A simple rule of thumb helps similar-looking offers: compute a 12-month liquidity ratio. Add guaranteed base, guaranteed sign-on in the first 12 months, and any guaranteed bonus. Then divide by headline total compensation. A ratio above 0.65 favors immediate cash needs, such as loan repayments. A ratio below 0.50 can still be great if you have runway and conviction in equity upside or variable bonuses.

Closing Thoughts

If you want the highest expected cash and accept long hours and variability, private equity and investment banking pay well when markets move. If you prefer steadier progression and predictable bands, consulting’s guaranteed cash and clear promotion paths are compelling.
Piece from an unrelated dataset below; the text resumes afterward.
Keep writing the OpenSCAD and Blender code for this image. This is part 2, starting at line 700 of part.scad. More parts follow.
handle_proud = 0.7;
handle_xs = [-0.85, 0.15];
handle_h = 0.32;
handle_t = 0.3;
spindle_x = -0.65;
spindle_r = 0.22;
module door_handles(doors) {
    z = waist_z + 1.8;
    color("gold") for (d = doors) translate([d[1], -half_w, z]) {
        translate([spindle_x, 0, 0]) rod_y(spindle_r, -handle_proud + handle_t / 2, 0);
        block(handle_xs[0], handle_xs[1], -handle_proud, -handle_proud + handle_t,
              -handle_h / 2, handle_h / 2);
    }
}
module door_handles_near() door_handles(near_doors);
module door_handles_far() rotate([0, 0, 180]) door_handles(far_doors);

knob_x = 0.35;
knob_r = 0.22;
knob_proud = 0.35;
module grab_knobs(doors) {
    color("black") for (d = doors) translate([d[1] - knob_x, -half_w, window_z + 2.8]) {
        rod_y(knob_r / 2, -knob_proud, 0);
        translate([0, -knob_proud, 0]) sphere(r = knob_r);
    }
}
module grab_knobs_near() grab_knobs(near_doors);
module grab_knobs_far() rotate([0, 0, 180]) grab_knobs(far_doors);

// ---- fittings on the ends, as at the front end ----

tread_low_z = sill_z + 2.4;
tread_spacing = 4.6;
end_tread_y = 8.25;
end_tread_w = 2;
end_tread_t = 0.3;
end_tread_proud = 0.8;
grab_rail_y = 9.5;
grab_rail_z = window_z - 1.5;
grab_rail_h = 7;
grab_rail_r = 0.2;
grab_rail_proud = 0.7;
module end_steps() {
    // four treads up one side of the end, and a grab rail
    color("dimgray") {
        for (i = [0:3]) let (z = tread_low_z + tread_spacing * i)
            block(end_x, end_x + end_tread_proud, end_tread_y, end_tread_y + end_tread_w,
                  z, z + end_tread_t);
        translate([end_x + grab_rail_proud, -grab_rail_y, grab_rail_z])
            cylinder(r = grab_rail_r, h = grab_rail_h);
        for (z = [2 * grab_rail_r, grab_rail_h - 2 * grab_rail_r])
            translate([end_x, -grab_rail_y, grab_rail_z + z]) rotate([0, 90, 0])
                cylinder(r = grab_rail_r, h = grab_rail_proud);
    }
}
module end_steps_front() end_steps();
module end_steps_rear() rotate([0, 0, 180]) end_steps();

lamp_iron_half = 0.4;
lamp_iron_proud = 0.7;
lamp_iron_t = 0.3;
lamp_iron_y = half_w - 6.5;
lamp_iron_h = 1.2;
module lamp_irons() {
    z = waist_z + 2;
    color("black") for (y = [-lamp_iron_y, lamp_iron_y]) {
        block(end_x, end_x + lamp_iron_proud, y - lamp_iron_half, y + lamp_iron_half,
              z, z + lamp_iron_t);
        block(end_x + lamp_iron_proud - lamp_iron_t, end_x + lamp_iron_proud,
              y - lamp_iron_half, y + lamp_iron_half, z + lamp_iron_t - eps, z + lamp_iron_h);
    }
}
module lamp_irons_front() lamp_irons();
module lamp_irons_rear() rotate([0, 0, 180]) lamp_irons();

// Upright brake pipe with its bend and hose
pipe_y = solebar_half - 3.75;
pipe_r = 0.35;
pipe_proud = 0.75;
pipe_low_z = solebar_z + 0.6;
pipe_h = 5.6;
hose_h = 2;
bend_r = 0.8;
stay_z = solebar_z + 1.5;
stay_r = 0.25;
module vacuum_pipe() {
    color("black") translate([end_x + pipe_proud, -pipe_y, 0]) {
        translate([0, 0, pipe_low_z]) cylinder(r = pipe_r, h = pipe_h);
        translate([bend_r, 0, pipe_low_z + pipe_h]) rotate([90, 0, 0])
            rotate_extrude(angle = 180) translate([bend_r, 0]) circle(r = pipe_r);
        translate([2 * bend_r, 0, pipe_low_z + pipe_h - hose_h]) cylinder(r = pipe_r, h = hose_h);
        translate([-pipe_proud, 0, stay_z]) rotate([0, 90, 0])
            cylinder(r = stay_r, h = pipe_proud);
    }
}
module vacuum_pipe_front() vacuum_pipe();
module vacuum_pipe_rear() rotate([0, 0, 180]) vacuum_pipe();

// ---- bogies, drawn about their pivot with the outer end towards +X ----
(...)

If you are playing a multi-year game and can wait for vesting, tech’s equity can be powerful; pair it with a strong sign-on or level to avoid a thin year one. Corporate roles trade early responsibility and stability for lower entry cash. Candidates will make better decisions in 2025 by tuning cash timing, sharpening bonus questions, and confirming start-date certainty.